Where you experiencing wheel spin at the lower velocities?


----------



## Jan (Oct 5, 2009)

That's odd. If it's a curve it could be: 

F=0.03*S^2+27

Which you could test at 40mph. But that is still odd.


----------



## jackbauer (Jan 12, 2008)

Yeh its weird. I'll try it at 40mph tomorrow. Could it be pwm and the scope just sees that as freq change?


----------



## steven4601 (Nov 11, 2010)

What scope where you using? Handscope ?


----------



## jackbauer (Jan 12, 2008)

yep agilent portable 2 chan scope.

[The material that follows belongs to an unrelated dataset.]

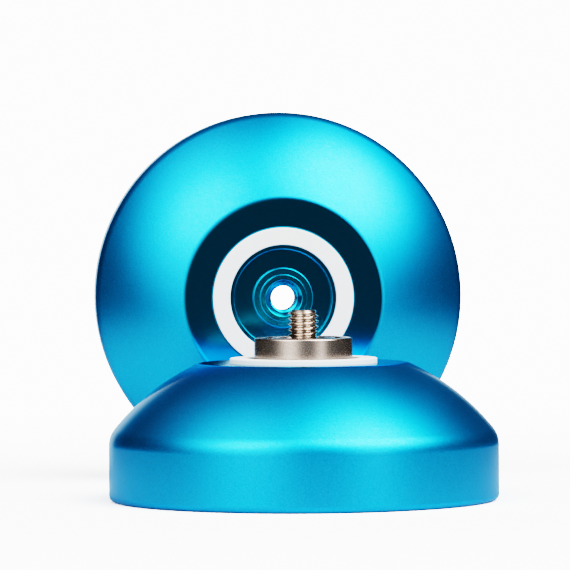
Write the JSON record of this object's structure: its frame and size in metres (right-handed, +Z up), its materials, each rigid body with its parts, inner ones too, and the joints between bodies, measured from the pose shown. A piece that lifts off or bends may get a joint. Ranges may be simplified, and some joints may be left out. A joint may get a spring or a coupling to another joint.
{
  "type": "take-apart yo yo",
  "caption": "Metal yo yo taken apart: one half lies flat with its bearing and threaded axle, the other half stands on its rim behind it.",
  "frame": {"origin": "where the front half's axis meets the floor, at the centre of its outer rim face", "axes": "+Z up along the front half's axis; +Y towards the rear half, which stands behind; +X to the right"},
  "size_m": [0.0542, 0.0748, 0.0505],
  "materials": {
    "anodised": "satin aqua anodised",
    "pad": "matte white silicone",
    "axle_steel": "bright rolled thread",
    "bearing_steel": "ground, lightly worn",
    "cage_steel": "pressed",
    "ball_steel": "polished"
  },
  "bodies": {
    "front_half": {"front_shell": "anodised", "front_response_pad": "pad"},
    "rear_half": {"rear_shell": "anodised", "rear_response_pad": "pad"},
    "axle_rod": {"axle": "axle_steel"},
    "inner_race": {"bearing_inner_race": "bearing_steel"},
    "outer_race": {"bearing_outer_race": "bearing_steel"},
    "cage": {"bearing_cage": "cage_steel"},
    "ball_1": {"bearing_ball_1": "ball_steel"},
    "ball_2": {"bearing_ball_2": "ball_steel"},
    "ball_3": {"bearing_ball_3": "ball_steel"},
    "ball_4": {"bearing_ball_4": "ball_steel"},
    "ball_5": {"bearing_ball_5": "ball_steel"},
    "ball_6": {"bearing_ball_6": "ball_steel"},
    "ball_7": {"bearing_ball_7": "ball_steel"},
    "ball_8": {"bearing_ball_8": "ball_steel"}
  },
  "joints": [
    {"name": "rear_half_carry", "type": "hinge", "parent": "front_half", "child": "rear_half", "pos_m": [-0.00089, 0.01449, 0.01075], "axis": [0.996, 0.0861, 0.0234], "range_deg": [0, 90.03]},
    {"name": "axle_travel", "type": "slide", "parent": "front_half", "child": "axle_rod", "axis": [0, 0, 1], "range_m": [-0.0021, 0.0021]},
    {"name": "bearing_lift", "type": "slide", "parent": "front_half", "child": "inner_race", "axis": [0, 0, 1], "range_m": [0, 0.0055]},
    {"name": "outer_race_spin", "type": "hinge", "parent": "inner_race", "child": "outer_race", "pos_m": [0, 0, 0.01944], "axis": [0, 0, 1], "continuous": true},
    {"name": "cage_spin", "type": "hinge", "parent": "inner_race", "child": "cage", "pos_m": [0, 0, 0.01944], "axis": [0, 0, 1], "continuous": true},
    {"name": "ball_1_spin", "type": "hinge", "parent": "cage", "child": "ball_1", "pos_m": [0.0044, 0.00182, 0.01944], "axis": [0, 0, 1], "continuous": true},
    {"name": "ball_2_spin", "type": "hinge", "parent": "cage", "child": "ball_2", "pos_m": [0.00182, 0.0044, 0.01944], "axis": [0, 0, 1], "continuous": true},
    {"name": "ball_3_spin", "type": "hinge", "parent": "cage", "child": "ball_3", "pos_m": [-0.00182, 0.0044, 0.01944], "axis": [0, 0, 1], "continuous": true},
    {"name": "ball_4_spin", "type": "hinge", "parent": "cage", "child": "ball_4", "pos_m": [-0.0044, 0.00182, 0.01944], "axis": [0, 0, 1], "continuous": true},
    {"name": "ball_5_spin", "type": "hinge", "parent": "cage", "child": "ball_5", "pos_m": [-0.0044, -0.00182, 0.01944], "axis": [0, 0, 1], "continuous": true},
    {"name": "ball_6_spin", "type": "hinge", "parent": "cage", "child": "ball_6", "pos_m": [-0.00182, -0.0044, 0.01944], "axis": [0, 0, 1], "continuous": true},
    {"name": "ball_7_spin", "type": "hinge", "parent": "cage", "child": "ball_7", "pos_m": [0.00182, -0.0044, 0.01944], "axis": [0, 0, 1], "continuous": true},
    {"name": "ball_8_spin", "type": "hinge", "parent": "cage", "child": "ball_8", "pos_m": [0.0044, -0.00182, 0.01944], "axis": [0, 0, 1], "continuous": true}
  ],
  "couplings": [
    {"joint": "cage_spin", "follows": "outer_race_spin", "ratio": 0.58336},
    {"joint": "ball_1_spin", "follows": "outer_race_spin", "ratio": 2.9157},
    {"joint": "ball_2_spin", "follows": "outer_race_spin", "ratio": 2.9157},
    {"joint": "ball_3_spin", "follows": "outer_race_spin", "ratio": 2.9157},
    {"joint": "ball_4_spin", "follows": "outer_race_spin", "ratio": 2.9157},
    {"joint": "ball_5_spin", "follows": "outer_race_spin", "ratio": 2.9157},
    {"joint": "ball_6_spin", "follows": "outer_race_spin", "ratio": 2.9157},
    {"joint": "ball_7_spin", "follows": "outer_race_spin", "ratio": 2.9157},
    {"joint": "ball_8_spin", "follows": "outer_race_spin", "ratio": 2.9157}
  ]
}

Not sure of the model number.


----------



## steven4601 (Nov 11, 2010)

Try to capture the waveform or screen for future analysis 
Ill likely need the same information soon for my conversion.


----------



## DJBecker (Nov 3, 2010)

Which BMW?

The e30 uses a UAF2115 speedometer chip
http://users.tpg.com.au/cobra30/images/R31/uaf2115.pdf


Pin Function Connections
1 Flyback cathodes Connected pin 6, +V supply
2 Step M1 To odometer stepper motor
3 Pulse output To A pins on connectors (only)
4 Galv. curr set Resistor to ground, 75.0 ohm precision
5 Galvanometer out Stabilized w/ cap to +V 
6 Positive supply +V supply, through diode+resistor

7 Current source diode clamped to ground, resistor 
8 RC pulse width cap to ground, resistor voltage
9 Trigger input Resistor to ground, stabilized volt input
10 Stabilized +Vref To resistor
11 divider configure, connected to ground, div ratio 2^6
12 Step M2 To odometer stepper motor


This supplies the current, 1.15-1.5mA, to the magnetic reed switch at the differential. The switch is operated by the 9 vane magnetic chopper disk on the ring gear.

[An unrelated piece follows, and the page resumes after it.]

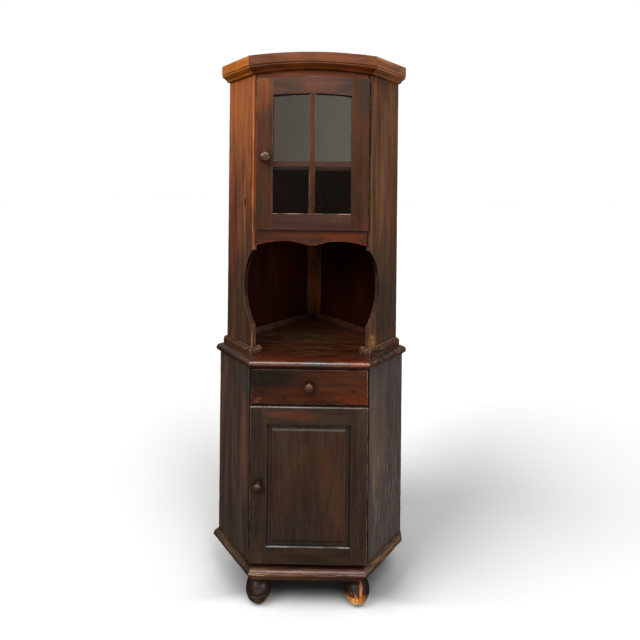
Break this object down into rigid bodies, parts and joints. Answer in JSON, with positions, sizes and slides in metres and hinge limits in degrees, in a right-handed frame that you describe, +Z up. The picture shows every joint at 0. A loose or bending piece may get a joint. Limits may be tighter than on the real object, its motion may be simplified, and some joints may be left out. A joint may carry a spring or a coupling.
{
  "type": "corner cupboard",
  "caption": "Tall corner cupboard: glazed door over an open niche, a drawer and a panelled door below, on turned bun feet.",
  "frame": {"origin": "middle of the bounding box's base, on the floor", "axes": "+Z up along the cupboard's height; the doors and drawer face -Y; the two walls meet in the rear corner towards +Y; +X to the right of someone facing the front"},
  "size_m": [0.724, 0.5406, 1.925],
  "materials": {
    "stained_side": "satin stained pine, dark walnut brown, vertical grain",
    "stained_side_warm": "satin stained pine, faded to orange brown near the top",
    "stained_front": "satin stained pine, purple grey brown",
    "stained_drawer": "satin stained pine, red brown",
    "stained_rail": "satin stained pine, orange brown",
    "stained_top": "satin stained pine, worn on its nose",
    "stained_inside": "dark stained inside faces",
    "cornice": "satin stained moulding",
    "turned": "turned, stained, rubbed bare in places",
    "bare_pine": "unfinished pine, aged",
    "glass": "clear window glass",
    "hinge_brass": "aged brass"
  },
  "bodies": {
    "carcass": {"foot_front_left": "turned", "foot_front_right": "turned", "foot_rear": "turned", "plinth_board": "stained_top", "counter_top": "stained_top", "lower_side_left": "stained_side", "lower_side_right": "stained_side", "lower_back_left": "bare_pine", "lower_back_right": "bare_pine", "lower_corner_post": "stained_inside", "lower_shelf": "stained_inside", "drawer_divider": "stained_inside", "drawer_guide_left": "bare_pine", "drawer_guide_right": "bare_pine", "upper_side_left": "stained_side_warm", "upper_side_right": "stained_side", "upper_back_left": "bare_pine", "upper_back_right": "bare_pine", "niche_batten_left": "stained_inside", "niche_batten_right": "stained_inside", "upper_corner_post": "stained_inside", "cabinet_floor": "stained_inside", "glazed_shelf": "stained_inside", "top_board": "stained_inside", "apron_rail": "stained_rail", "arch_rail": "stained_rail", "waist_moulding_left": "cornice", "waist_moulding_right": "cornice", "cornice_front": "cornice", "cornice_left": "cornice", "cornice_right": "cornice", "lower_hinge_bottom_fixed_leaf": "hinge_brass", "lower_hinge_top_fixed_leaf": "hinge_brass", "upper_hinge_bottom_fixed_leaf": "hinge_brass", "upper_hinge_top_fixed_leaf": "hinge_brass"},
    "drawer": {"drawer_front": "stained_drawer", "drawer_side_left": "bare_pine", "drawer_side_right": "bare_pine", "drawer_bottom": "bare_pine", "drawer_back": "bare_pine", "drawer_knob": "turned"},
    "lower_door": {"lower_door_stile_left": "stained_front", "lower_door_stile_right": "stained_front", "lower_door_rail_top": "stained_front", "lower_door_rail_bottom": "stained_front", "lower_door_panel": "stained_front", "lower_door_knob": "turned", "lower_hinge_bottom_door_leaf": "hinge_brass", "lower_hinge_top_door_leaf": "hinge_brass"},
    "upper_door": {"upper_door_stile_left": "stained_front", "upper_door_stile_right": "stained_front", "upper_door_rail_top": "stained_front", "upper_door_rail_bottom": "stained_front", "glazing_bar_vertical": "stained_front", "glazing_bar_horizontal": "stained_front", "glass_pane": "glass", "upper_door_knob": "turned", "upper_hinge_bottom_door_leaf": "hinge_brass", "upper_hinge_top_door_leaf": "hinge_brass"}
  },
  "joints": [
    {"name": "upper_door_hinge", "type": "hinge", "parent": "carcass", "child": "upper_door", "pos_m": [0.20791, -0.1753, 1.567], "axis": [0, 0, 1], "range_deg": [0, 135]},
    {"name": "lower_door_hinge", "type": "hinge", "parent": "carcass", "child": "lower_door", "pos_m": [0.20872, -0.2195, 0.417], "axis": [0, 0, 1], "range_deg": [0, 135]},
    {"name": "drawer_slide", "type": "slide", "parent": "carcass", "child": "drawer", "axis": [0, -1, 0], "range_m": [0, 0.2]}
  ]
}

The speedometer constant is printed on the dial. It's something like "K=7784", which means 7784 pulses per mile (9 vanes * 864 revs per miles for the tires).


----------



## DJBecker (Nov 3, 2010)

Oh, and the "taximeter" output on the back of the speedometer has the same signal, just buffered.


----------



## jackbauer (Jan 12, 2008)

Thanks. Its an e36.


----------



## jackbauer (Jan 12, 2008)

New data:

10mph period = 31.6ms = 31.64hz. 17ms low , 16.8ms high

20mph period = 24.6ms =40.6hz. 13ms low , 11.6ms high

30mph period = 17.4ms = 57.4hz. 9.4ms low , 8ms high.

All speeds approx based on speedo reading. Pics of waveforms later. No numbers on speedo face.


----------



## DJBecker (Nov 3, 2010)

The later cars have integrated body electronics, but still use the same switch mounted to the differential and slotted magnetic interrupter. I would be surprised if they changed the output signal.

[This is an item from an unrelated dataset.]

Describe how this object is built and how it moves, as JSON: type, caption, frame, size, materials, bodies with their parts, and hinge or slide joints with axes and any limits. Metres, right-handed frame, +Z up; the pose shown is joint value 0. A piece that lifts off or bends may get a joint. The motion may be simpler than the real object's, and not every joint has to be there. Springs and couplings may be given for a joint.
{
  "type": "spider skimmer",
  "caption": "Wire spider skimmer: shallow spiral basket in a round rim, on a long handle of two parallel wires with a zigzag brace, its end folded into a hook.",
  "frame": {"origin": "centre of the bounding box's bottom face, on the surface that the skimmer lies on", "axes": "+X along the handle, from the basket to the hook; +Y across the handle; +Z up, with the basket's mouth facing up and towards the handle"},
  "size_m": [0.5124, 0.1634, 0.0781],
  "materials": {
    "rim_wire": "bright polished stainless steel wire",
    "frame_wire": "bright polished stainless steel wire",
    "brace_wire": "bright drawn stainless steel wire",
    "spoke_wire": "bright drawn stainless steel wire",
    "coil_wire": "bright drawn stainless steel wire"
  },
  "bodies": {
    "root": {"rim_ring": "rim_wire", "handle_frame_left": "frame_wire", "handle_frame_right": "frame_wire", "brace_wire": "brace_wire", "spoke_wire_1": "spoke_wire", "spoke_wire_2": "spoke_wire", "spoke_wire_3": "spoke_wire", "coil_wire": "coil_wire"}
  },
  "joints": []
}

Check the rotations per mile/kilometer for the specified tire size (look on tirerack.com), assume a 9 pulse per rotation interrupter disk, and see if the numbers work out. For the e30 with K=7784, 20MPH is about 43Hz -- pretty close to what you are seeing.

Remember that the speedometer is calibrated to always read high, both the offset (typically +3MPH) and linearity (+%5).


----------



## Elegancec (May 23, 2012)

Hello,

I would like to bring the fuel mileage to work and display the current on it.
The european version has as a display 0 to 30l/100km. So this could be useful to display up to 300Amps. This is enough for normal driving in my setup.
Does anybody know how it is controlled? Is it a PWM signal or directly calculated in the speedometer?


----------



## z_power (Dec 17, 2011)

Elegancec, IIRC engine controller sends square wave signal to instrument cluster; frequency is ~16Hz I think, PWM% is proportional to opening time of fuel injectors. Then there's chip inside cluster which is doing calculation from rpm, %PWM and VSS signal so unless you develop algorithm for "fooling" this chip you will be better controlling needle's coils directly; it's just a (mili)ampmeter...


----------